Scripts that build objects:
** Start **

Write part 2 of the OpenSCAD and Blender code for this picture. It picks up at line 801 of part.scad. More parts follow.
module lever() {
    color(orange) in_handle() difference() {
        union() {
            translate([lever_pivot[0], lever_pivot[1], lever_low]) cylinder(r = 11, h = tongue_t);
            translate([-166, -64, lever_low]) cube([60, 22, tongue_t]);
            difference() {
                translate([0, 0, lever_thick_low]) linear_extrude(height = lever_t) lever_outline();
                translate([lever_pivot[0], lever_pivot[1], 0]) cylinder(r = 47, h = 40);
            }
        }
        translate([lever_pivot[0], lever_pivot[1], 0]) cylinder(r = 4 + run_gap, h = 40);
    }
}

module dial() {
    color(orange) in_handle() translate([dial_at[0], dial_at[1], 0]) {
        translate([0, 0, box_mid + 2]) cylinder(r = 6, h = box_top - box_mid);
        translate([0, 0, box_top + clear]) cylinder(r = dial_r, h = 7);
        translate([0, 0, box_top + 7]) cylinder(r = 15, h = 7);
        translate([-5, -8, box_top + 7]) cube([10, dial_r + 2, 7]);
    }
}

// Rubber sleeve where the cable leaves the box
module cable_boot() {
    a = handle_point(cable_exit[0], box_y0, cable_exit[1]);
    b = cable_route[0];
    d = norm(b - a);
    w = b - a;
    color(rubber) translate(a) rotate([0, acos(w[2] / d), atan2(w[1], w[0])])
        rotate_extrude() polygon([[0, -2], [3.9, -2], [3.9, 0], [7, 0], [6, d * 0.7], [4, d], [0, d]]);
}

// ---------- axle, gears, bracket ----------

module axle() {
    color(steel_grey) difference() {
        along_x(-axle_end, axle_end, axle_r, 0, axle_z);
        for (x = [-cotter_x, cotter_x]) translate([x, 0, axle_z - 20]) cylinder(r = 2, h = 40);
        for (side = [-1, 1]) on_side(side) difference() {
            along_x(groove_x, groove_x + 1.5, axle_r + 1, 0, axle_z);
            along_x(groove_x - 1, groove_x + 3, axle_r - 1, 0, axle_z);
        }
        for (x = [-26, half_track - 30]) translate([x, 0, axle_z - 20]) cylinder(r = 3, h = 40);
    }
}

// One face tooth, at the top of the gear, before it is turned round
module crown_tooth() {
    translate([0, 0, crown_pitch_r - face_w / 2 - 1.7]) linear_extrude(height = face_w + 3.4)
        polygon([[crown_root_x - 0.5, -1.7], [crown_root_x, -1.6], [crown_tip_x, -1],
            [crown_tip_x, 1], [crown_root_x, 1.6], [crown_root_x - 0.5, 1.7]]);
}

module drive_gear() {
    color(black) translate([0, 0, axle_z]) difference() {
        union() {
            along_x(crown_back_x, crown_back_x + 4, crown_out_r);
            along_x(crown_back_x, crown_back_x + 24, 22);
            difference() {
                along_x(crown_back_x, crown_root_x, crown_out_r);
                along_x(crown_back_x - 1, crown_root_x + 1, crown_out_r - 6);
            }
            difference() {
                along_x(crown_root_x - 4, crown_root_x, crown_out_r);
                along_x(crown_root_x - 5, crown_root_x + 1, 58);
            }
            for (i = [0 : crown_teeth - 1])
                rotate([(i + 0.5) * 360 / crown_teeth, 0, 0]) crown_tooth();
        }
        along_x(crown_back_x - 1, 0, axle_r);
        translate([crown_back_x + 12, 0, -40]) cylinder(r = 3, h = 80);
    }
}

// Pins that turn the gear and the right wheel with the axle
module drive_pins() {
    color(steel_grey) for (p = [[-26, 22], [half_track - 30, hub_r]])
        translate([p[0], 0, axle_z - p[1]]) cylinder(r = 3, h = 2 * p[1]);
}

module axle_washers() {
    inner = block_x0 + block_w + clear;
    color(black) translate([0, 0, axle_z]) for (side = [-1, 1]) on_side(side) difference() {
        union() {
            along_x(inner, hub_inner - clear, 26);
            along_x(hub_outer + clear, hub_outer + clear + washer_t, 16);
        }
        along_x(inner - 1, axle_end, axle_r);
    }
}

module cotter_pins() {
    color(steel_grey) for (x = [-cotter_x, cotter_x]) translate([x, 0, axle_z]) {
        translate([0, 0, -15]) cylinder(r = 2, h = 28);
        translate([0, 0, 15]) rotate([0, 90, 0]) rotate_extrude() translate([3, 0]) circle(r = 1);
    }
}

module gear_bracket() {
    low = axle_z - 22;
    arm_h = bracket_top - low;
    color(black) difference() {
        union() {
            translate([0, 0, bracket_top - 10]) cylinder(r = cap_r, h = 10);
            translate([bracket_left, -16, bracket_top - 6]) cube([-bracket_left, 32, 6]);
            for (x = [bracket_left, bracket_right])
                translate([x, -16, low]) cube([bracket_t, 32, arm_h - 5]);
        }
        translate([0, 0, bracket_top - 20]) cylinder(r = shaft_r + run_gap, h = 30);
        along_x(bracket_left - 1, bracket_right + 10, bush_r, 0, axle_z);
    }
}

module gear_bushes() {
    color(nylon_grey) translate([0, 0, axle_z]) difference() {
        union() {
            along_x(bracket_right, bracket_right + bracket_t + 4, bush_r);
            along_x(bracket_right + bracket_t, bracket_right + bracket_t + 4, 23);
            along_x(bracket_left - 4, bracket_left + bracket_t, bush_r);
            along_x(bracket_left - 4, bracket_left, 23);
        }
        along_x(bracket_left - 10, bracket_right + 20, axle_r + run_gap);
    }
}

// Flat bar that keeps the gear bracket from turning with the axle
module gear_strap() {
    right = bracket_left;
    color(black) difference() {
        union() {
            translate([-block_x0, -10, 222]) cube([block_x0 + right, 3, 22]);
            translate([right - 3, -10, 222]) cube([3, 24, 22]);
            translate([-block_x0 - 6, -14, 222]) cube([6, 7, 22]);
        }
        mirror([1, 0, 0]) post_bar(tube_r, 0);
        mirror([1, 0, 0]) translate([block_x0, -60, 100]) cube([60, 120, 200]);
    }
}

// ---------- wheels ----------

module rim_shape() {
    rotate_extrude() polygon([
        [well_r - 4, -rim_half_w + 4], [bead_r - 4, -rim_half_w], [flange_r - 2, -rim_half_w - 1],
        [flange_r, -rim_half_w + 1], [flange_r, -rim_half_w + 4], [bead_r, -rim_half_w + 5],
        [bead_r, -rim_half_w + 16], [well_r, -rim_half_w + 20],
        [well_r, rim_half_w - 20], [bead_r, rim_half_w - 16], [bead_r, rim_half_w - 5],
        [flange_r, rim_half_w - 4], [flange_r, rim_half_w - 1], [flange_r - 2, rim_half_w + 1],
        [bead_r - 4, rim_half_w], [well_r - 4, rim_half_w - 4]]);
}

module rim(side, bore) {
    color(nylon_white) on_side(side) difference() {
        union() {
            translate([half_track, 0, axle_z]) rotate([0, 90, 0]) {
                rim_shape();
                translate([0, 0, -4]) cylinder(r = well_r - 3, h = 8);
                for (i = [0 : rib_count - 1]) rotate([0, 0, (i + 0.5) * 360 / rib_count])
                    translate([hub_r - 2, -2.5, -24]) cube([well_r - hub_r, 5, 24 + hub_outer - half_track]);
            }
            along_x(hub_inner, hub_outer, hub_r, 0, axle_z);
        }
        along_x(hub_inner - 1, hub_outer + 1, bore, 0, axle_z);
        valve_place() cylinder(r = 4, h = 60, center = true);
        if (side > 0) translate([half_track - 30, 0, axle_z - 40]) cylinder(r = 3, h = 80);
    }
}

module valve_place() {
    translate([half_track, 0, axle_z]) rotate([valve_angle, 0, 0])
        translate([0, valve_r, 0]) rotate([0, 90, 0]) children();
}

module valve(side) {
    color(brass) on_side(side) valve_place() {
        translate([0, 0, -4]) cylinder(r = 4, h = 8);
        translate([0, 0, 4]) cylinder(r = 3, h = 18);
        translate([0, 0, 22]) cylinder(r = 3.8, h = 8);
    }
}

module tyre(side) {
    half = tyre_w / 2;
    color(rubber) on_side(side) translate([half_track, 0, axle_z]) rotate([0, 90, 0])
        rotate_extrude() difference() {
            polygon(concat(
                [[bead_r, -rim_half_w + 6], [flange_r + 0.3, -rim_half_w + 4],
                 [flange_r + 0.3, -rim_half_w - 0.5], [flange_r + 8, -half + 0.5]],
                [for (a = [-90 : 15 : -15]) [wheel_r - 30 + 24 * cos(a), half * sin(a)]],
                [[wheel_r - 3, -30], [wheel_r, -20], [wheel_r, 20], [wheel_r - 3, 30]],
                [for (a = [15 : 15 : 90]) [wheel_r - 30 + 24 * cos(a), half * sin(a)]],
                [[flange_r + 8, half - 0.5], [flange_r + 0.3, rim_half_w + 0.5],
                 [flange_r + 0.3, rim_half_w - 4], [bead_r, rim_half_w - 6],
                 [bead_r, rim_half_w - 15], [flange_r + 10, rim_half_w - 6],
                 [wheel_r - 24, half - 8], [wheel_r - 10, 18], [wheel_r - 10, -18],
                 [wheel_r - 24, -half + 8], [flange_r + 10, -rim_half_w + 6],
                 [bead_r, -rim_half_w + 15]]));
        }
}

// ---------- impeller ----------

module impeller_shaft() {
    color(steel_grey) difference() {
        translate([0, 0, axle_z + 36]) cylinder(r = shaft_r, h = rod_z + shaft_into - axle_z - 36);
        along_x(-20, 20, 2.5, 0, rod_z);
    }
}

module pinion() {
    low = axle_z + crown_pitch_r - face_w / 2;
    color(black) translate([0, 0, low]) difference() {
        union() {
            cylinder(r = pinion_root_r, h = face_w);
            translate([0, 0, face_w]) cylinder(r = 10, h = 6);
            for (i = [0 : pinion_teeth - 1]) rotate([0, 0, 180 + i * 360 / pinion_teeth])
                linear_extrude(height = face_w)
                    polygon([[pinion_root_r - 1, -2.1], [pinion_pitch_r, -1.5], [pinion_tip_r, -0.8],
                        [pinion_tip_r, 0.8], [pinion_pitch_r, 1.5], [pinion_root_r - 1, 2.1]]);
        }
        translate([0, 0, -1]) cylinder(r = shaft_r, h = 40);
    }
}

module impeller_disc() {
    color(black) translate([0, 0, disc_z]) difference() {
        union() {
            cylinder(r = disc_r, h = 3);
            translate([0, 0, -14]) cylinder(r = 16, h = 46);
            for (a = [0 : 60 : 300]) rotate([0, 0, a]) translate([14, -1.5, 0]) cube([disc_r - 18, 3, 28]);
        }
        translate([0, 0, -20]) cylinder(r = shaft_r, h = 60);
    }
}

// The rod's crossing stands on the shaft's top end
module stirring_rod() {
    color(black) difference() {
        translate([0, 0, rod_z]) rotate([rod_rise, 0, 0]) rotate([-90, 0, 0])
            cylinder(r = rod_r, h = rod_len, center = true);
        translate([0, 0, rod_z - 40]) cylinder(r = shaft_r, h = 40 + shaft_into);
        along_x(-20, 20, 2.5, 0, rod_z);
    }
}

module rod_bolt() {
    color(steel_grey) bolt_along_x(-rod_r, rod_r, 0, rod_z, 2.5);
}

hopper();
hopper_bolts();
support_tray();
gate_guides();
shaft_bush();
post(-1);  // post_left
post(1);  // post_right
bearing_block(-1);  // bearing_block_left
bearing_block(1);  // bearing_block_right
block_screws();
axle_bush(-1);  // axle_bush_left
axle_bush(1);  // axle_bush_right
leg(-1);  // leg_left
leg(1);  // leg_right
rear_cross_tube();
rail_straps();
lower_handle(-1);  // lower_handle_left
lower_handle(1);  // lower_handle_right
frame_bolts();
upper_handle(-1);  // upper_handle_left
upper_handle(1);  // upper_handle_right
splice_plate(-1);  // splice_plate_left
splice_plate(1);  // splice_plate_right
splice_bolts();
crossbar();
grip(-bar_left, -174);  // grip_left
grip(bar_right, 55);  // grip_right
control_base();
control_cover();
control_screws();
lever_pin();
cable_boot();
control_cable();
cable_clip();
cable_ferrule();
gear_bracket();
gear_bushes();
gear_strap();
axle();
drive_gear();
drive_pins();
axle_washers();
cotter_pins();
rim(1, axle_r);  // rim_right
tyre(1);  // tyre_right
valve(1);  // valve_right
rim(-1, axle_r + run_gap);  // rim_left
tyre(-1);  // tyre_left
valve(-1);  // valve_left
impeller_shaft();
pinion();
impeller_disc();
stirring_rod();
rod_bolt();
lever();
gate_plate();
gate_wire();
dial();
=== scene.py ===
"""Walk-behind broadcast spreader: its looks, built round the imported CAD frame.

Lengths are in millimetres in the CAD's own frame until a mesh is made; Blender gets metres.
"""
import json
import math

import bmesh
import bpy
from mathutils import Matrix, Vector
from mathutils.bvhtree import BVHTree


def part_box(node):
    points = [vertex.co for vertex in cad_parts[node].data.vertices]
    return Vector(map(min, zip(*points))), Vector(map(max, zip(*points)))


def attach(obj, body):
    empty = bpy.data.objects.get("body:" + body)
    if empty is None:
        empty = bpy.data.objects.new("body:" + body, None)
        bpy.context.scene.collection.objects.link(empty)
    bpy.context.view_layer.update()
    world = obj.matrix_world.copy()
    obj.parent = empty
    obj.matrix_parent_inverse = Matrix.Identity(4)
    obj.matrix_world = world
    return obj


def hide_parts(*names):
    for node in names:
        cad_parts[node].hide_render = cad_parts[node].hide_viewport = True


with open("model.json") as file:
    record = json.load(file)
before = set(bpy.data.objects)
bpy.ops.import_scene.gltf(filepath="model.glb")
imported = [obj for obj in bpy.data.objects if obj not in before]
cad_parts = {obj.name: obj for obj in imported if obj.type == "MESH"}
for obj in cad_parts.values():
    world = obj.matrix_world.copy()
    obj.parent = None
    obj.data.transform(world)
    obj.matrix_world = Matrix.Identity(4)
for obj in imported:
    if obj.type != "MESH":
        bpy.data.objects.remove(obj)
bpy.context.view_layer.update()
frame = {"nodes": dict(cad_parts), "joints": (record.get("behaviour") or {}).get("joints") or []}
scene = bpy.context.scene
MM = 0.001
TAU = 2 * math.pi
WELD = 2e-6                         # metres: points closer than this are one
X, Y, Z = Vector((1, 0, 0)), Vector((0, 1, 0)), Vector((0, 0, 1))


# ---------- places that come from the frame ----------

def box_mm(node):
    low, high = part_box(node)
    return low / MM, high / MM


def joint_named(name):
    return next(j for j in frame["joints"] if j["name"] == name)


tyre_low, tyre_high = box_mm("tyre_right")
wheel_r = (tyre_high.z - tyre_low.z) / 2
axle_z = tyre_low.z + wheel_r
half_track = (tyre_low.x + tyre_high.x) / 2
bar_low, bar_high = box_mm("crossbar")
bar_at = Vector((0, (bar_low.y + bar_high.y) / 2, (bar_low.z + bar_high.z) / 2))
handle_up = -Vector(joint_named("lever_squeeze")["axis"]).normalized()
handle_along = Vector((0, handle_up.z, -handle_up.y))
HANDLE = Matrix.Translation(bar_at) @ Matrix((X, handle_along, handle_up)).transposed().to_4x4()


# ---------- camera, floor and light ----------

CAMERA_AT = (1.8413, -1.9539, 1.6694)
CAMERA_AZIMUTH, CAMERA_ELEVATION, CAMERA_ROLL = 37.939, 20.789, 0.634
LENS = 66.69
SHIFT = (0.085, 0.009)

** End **
** Start **

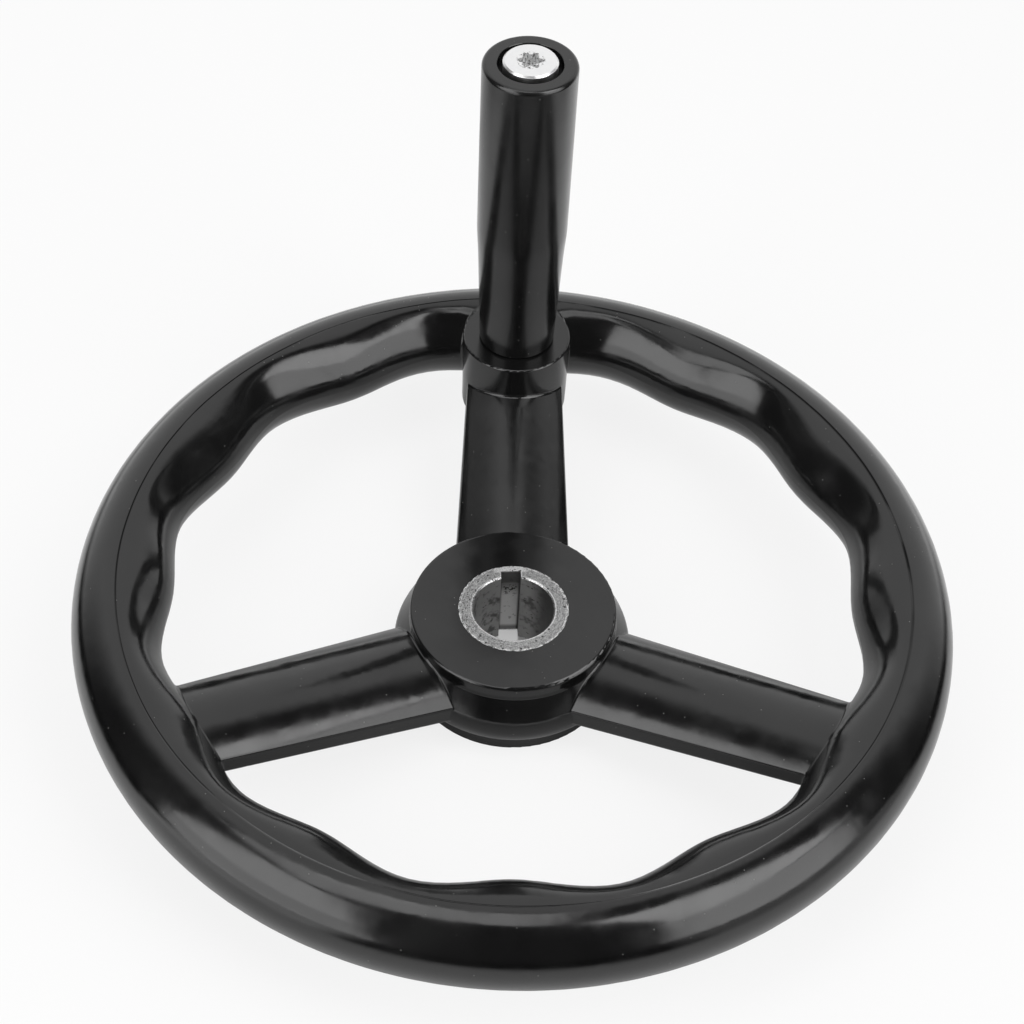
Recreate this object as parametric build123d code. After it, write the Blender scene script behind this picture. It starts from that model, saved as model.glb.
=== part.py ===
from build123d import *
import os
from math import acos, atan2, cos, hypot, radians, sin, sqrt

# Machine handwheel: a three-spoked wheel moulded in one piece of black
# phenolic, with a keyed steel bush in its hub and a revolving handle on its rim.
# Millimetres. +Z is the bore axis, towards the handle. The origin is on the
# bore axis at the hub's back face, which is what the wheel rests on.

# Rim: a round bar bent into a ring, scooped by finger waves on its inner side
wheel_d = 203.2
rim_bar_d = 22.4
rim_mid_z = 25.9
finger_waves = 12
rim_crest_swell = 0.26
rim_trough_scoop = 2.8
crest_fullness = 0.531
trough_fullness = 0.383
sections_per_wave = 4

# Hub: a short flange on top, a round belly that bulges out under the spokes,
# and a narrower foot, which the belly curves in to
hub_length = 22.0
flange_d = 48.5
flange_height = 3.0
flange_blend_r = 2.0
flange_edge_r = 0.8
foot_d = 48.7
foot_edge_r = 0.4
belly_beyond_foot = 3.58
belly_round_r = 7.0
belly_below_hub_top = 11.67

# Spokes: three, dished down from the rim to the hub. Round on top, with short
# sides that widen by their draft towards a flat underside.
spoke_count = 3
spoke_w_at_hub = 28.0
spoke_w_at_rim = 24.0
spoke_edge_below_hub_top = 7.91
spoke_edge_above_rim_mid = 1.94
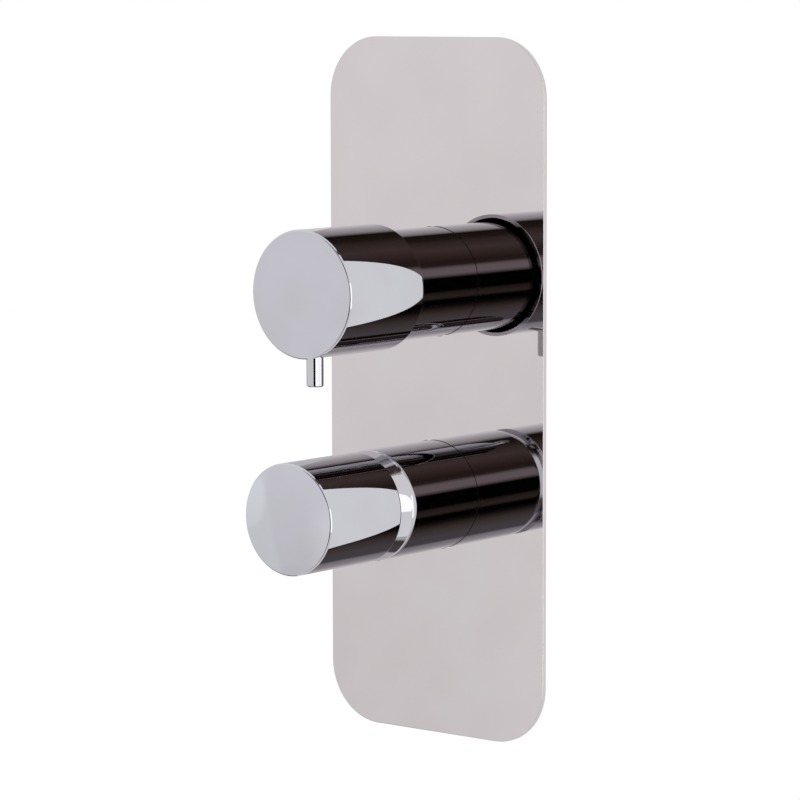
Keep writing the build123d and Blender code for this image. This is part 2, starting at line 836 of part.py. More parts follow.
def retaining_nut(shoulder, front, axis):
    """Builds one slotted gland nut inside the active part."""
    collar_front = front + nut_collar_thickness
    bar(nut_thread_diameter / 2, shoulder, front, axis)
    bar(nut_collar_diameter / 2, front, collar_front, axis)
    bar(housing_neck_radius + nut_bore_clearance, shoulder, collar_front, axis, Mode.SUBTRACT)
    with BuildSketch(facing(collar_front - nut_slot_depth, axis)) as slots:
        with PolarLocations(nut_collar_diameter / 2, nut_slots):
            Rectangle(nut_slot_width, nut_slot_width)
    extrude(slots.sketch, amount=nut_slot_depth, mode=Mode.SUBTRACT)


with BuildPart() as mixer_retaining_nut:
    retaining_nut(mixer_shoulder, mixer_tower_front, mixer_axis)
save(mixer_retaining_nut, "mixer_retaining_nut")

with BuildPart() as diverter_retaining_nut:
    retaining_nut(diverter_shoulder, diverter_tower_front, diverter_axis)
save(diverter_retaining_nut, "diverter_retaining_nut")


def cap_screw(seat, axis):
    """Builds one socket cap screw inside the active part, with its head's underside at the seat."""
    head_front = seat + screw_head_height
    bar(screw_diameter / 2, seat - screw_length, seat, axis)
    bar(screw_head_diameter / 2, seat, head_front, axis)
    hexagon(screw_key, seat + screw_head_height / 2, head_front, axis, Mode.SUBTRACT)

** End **
** Start **

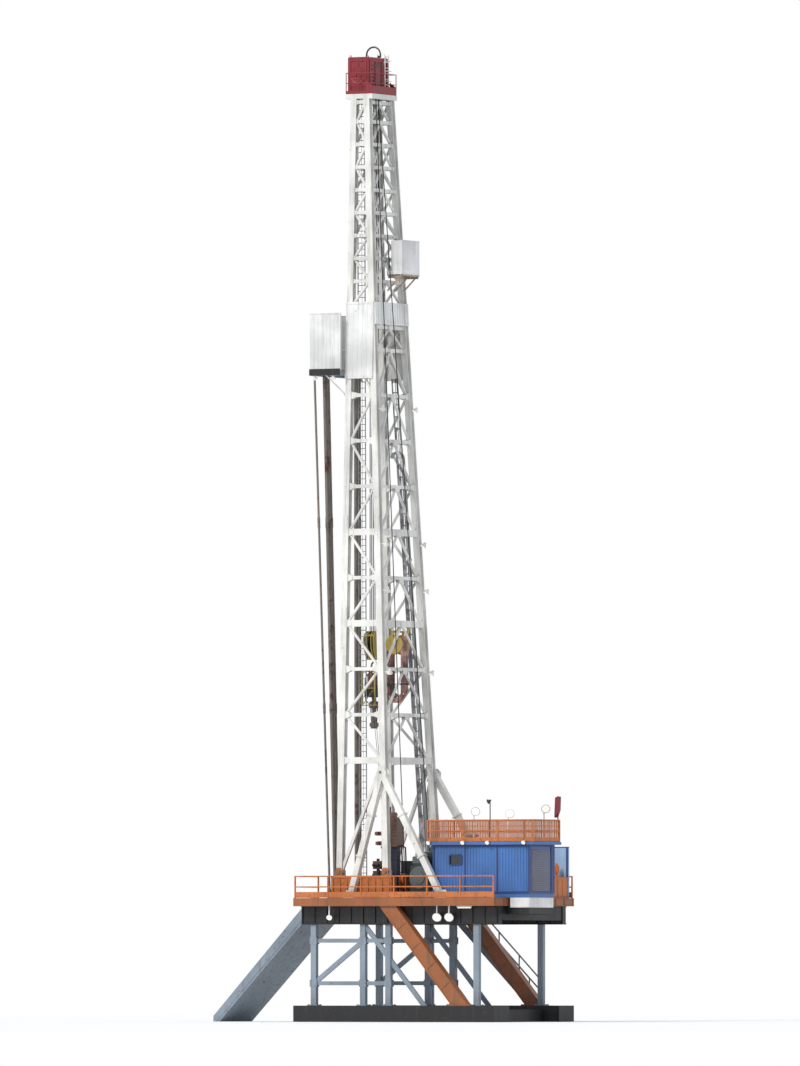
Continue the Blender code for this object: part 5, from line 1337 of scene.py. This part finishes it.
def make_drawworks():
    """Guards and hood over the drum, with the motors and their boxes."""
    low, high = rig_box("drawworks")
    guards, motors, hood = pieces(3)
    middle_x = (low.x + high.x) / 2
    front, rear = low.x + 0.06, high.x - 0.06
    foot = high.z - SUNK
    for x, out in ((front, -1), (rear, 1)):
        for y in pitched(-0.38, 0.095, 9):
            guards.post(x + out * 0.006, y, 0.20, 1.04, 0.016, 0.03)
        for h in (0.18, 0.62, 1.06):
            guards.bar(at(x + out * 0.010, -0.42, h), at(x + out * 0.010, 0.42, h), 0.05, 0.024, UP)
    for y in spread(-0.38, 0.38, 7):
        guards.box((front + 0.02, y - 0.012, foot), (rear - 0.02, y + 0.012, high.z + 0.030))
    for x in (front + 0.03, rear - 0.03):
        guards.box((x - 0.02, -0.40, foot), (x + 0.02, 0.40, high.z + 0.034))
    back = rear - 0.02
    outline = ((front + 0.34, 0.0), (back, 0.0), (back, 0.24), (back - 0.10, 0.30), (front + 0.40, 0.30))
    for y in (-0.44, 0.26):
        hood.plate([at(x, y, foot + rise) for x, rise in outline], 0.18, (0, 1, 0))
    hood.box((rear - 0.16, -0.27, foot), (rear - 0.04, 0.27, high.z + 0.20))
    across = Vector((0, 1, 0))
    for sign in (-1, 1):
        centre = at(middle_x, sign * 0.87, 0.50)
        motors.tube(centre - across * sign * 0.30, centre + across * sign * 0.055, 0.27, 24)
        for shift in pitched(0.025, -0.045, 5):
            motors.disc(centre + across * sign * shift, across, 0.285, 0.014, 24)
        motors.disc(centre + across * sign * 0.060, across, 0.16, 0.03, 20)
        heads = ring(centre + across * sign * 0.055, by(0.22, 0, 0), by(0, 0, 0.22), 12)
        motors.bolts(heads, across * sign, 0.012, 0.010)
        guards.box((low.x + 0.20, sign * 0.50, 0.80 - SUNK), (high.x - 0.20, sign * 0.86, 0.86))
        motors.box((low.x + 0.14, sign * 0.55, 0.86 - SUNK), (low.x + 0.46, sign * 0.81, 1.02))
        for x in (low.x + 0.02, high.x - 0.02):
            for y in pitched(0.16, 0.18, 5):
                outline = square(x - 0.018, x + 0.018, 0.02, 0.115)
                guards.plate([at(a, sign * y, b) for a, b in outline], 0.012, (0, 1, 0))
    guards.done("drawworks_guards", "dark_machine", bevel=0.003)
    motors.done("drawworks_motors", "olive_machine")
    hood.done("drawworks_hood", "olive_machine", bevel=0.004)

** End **

- Short task
Only the lines from the one containing "Recreate this object" to the one containing "sections_per_wave = 4" are to be printed, both ends included, exactly as written.

- Exercise response
Recreate this object as parametric build123d code. After it, write the Blender scene script behind this picture. It starts from that model, saved as model.glb.
=== part.py ===
from build123d import *
import os
from math import acos, atan2, cos, hypot, radians, sin, sqrt

# Machine handwheel: a three-spoked wheel moulded in one piece of black
# phenolic, with a keyed steel bush in its hub and a revolving handle on its rim.
# Millimetres. +Z is the bore axis, towards the handle. The origin is on the
# bore axis at the hub's back face, which is what the wheel rests on.

# Rim: a round bar bent into a ring, scooped by finger waves on its inner side
wheel_d = 203.2
rim_bar_d = 22.4
rim_mid_z = 25.9
finger_waves = 12
rim_crest_swell = 0.26
rim_trough_scoop = 2.8
crest_fullness = 0.531
trough_fullness = 0.383
sections_per_wave = 4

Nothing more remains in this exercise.